Rito para lidar com mágoas, feridas, ofensas
Clarissa Pinkola sugere que se faça uma espécie de catarse ritualística para tratar das ofensas, calúnias, traumas, feridas, cicatrizes: é confeccionar um casaco de pano ou papel no qual você escreve, pendura ou desenha essas coisas. Também pode ser um xale, que é mais fácil de fazer, ou qualquer roupa velha que vc não usa mais e onde possa pendurar ou colar isso. Instruções abaixo:
“Às vezes no meu trabalho com mulheres mostro-lhes como fazer um capote expiatório longo, de tecido ou de algum outro material. Um capote expiatório é um casaco que descreve em detalhes, pintados ou escritos e com todo tipo de coisas costuradas ou pregadas nele, os insultos que a mulher sofreu na sua vida, todas as ofensas, calúnias, traumas, feridas, cicatrizes. É a sua afirmação da experiência da mulher de ser transformada em bode expiatório. Às vezes demoramos apenas um dia, ou dois para fazer um casaco desses; outras vezes demoramos meses. Ele é de extrema utilidade para a descrição de todas as mágoas, baques e golpes da vida da mulher.
À princípio, fiz um capote expiatório para mim mesma. Ele logo ficou tão pesado que precisou de um cortejo de musas para carregar a cauda. À minha intenção era a de fazer esse casaco e mais tarde, depois de ter posto todo esse lixo psíquico num único objeto psíquico, eu poderia dispersar uma parte da minha antiga fragilidade ao incinerá-lo. O que aconteceu, porém, foi que pendurei o casaco no teto do corredor e cada vez que passava por ele, em vez de me sentir mal, ei| me sentia bem. Descobri que admirava os ovários da mulher que podia usar um casaco daqueles e ainda estar andando inabalável, cantando, criando e abanando o rabo.

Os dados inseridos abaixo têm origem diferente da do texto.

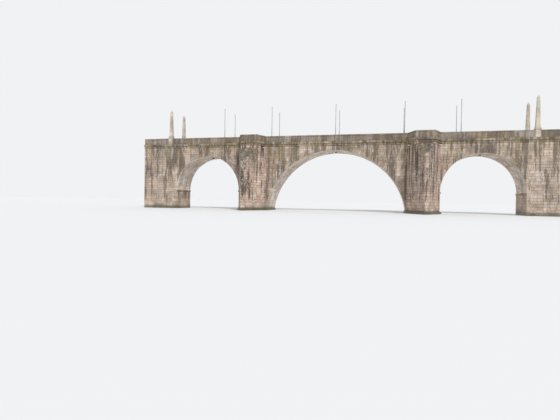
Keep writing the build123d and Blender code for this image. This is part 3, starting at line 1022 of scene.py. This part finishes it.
class Stone(Nodes):
    """Weathered granite, built up in layers over self.colour."""

    def __init__(self, name, vault, on_nose):
        super().__init__(bpy.data.materials.new(name))
        self.vault = vault
        self.on_nose = on_nose
        self.habit = ON_NOSE if on_nose else ON_WALL
        self.place = self.position()
        self.x, self.y, self.z = self.split(self.place)
        self.facing = self.split(self.add("TexCoord", {}, out="Normal"))
        # 1 on faces that do not look out of the bridge's faces, as a soffit does. In the vaults it sets the
        # soffit's painted light and the streaks' run.
        self.under = self.ramp(self.math("ABSOLUTE", self.facing[1]), 0.5, 0.8, 1.0, 0.0)
        self.island = self.add("NewGeometry", {}, out="Random Per Island")
        self.own = self.math("FRACT", self.times(self.island, 7.31))
        self.patches = self.noise(self.place, 0.8, 4.0, 0.6)
        self.mottle = self.noise(self.place, 7.0, 5.0, 0.65)
        self.grain = self.noise(self.place, 60.0, 6.0, 0.75)

    def granite(self, light, dark):
        """Broad patches, a tone and a cast for each stone, mottling and crystals."""
        # On a vault, the soffit's faces take the paler soffit tones, which are painted light.
        if self.vault:
            light, dark = [self.mix(self.under, *tones) for tones in zip((light, dark), SOFFIT_PAINTED_LIGHT)]
        colour = self.mix(self.ramp(self.patches, 0.36, 0.64), light, dark)
        colour = self.mix(1.0, colour, self.mix(self.island, *CASTS), "MULTIPLY")
        tone = self.ramp(self.own, 0.0, 1.0, 0.84, 1.08)
        tone = self.times(tone, self.ramp(self.mottle, 0.28, 0.72, 0.84, 1.14))
        tone = self.times(tone, self.ramp(self.grain, 0.30, 0.70, 0.80, 1.16))
        self.texture = self.add("CombineXYZ", {0: tone, 1: tone, 2: tone})
        self.colour = self.mix(1.0, colour, self.texture, "MULTIPLY")

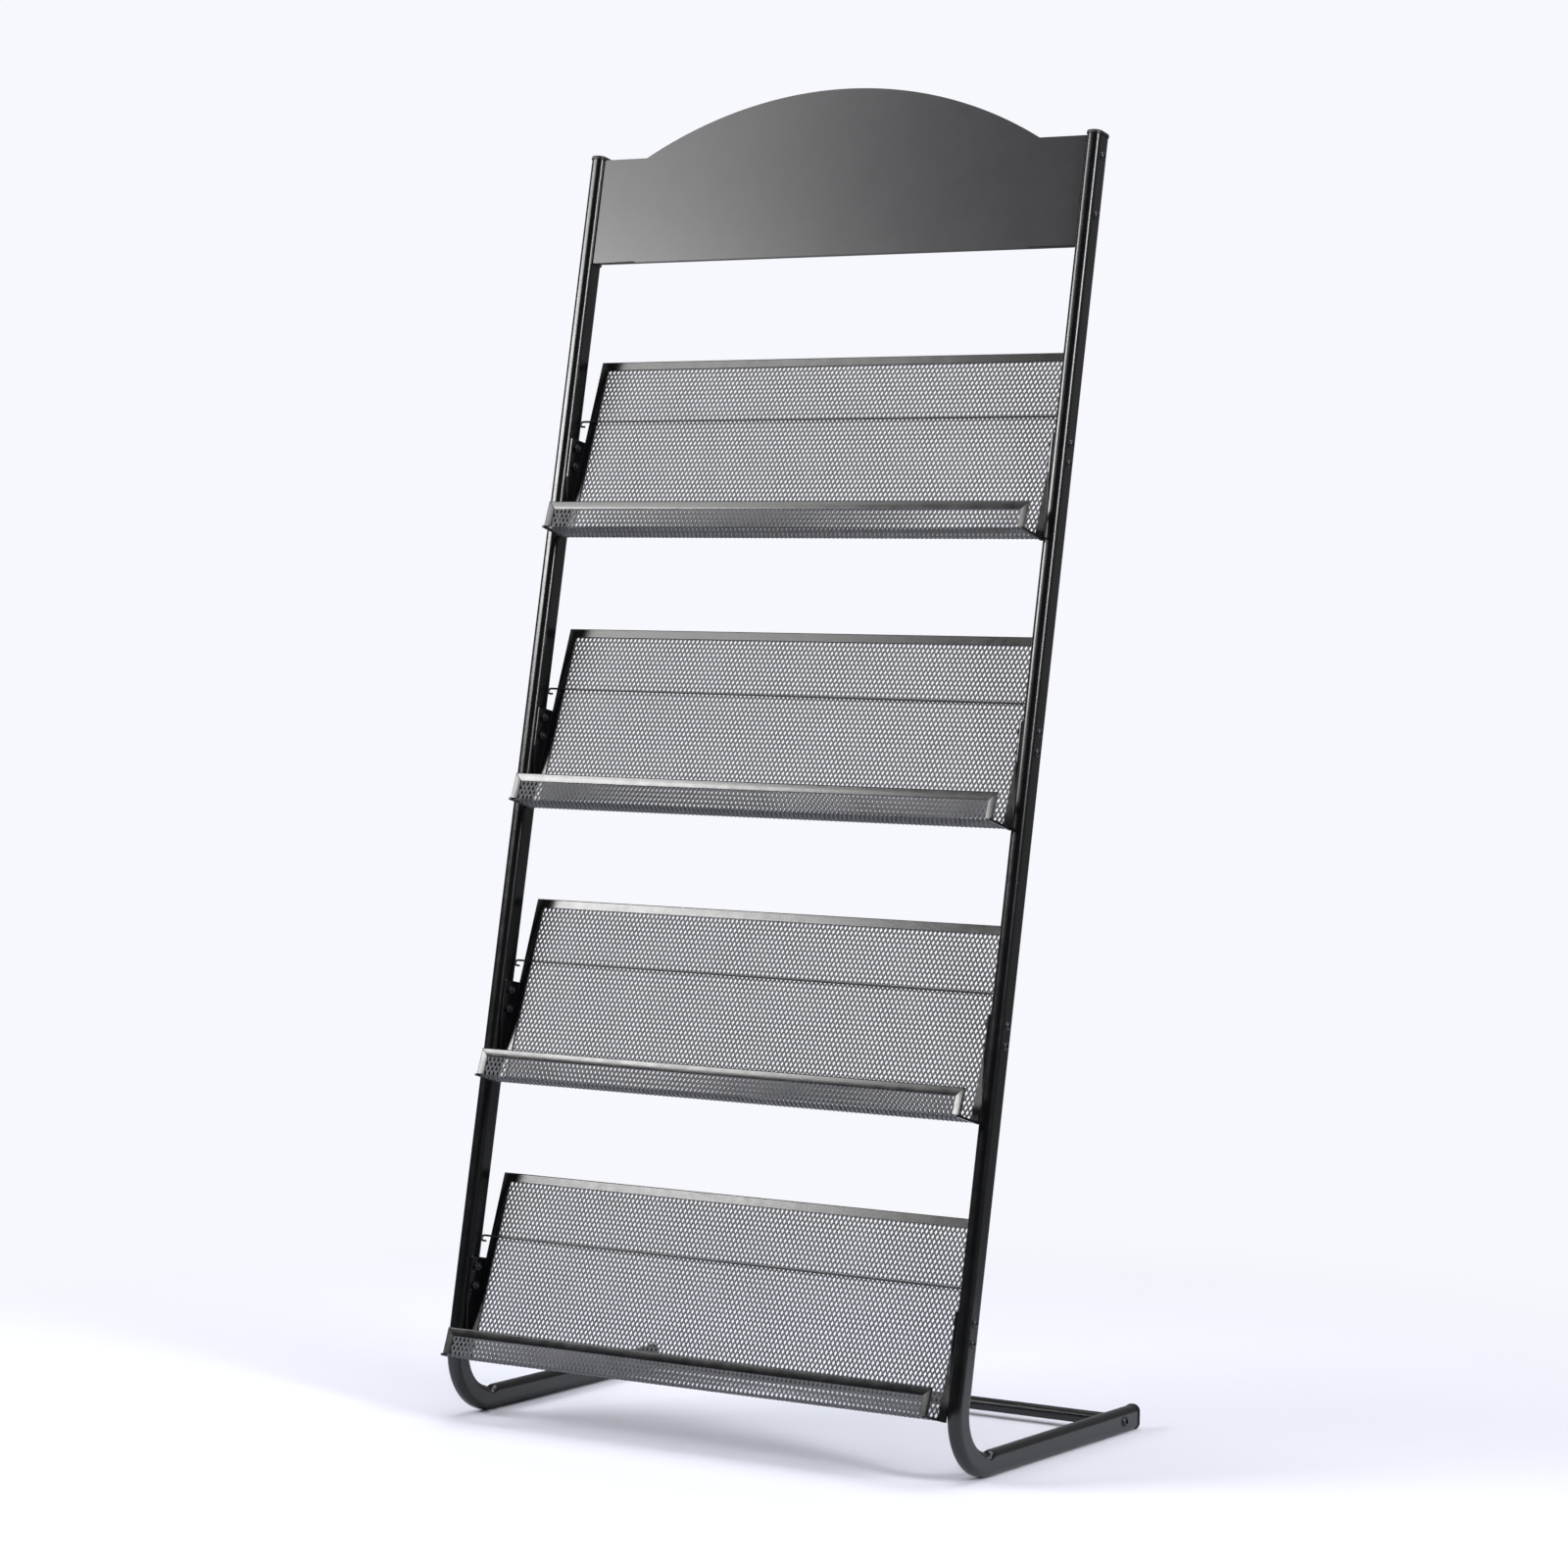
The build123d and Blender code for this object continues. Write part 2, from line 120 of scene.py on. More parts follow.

Descobri que isso também se aplicava às mulheres com que eu trabalhava. Elas nunca queriam destruir seus capotes expiatórios depois de prontos. Elas queriam guardá-los para sempre, quanto mais repulsivos e sangrentos, melhor. Às vezes, também os chamamos de mantos de combate pois eles são prova da resistência, das derrotas e das vitórias das mulheres como indivíduos e das suas parentas”.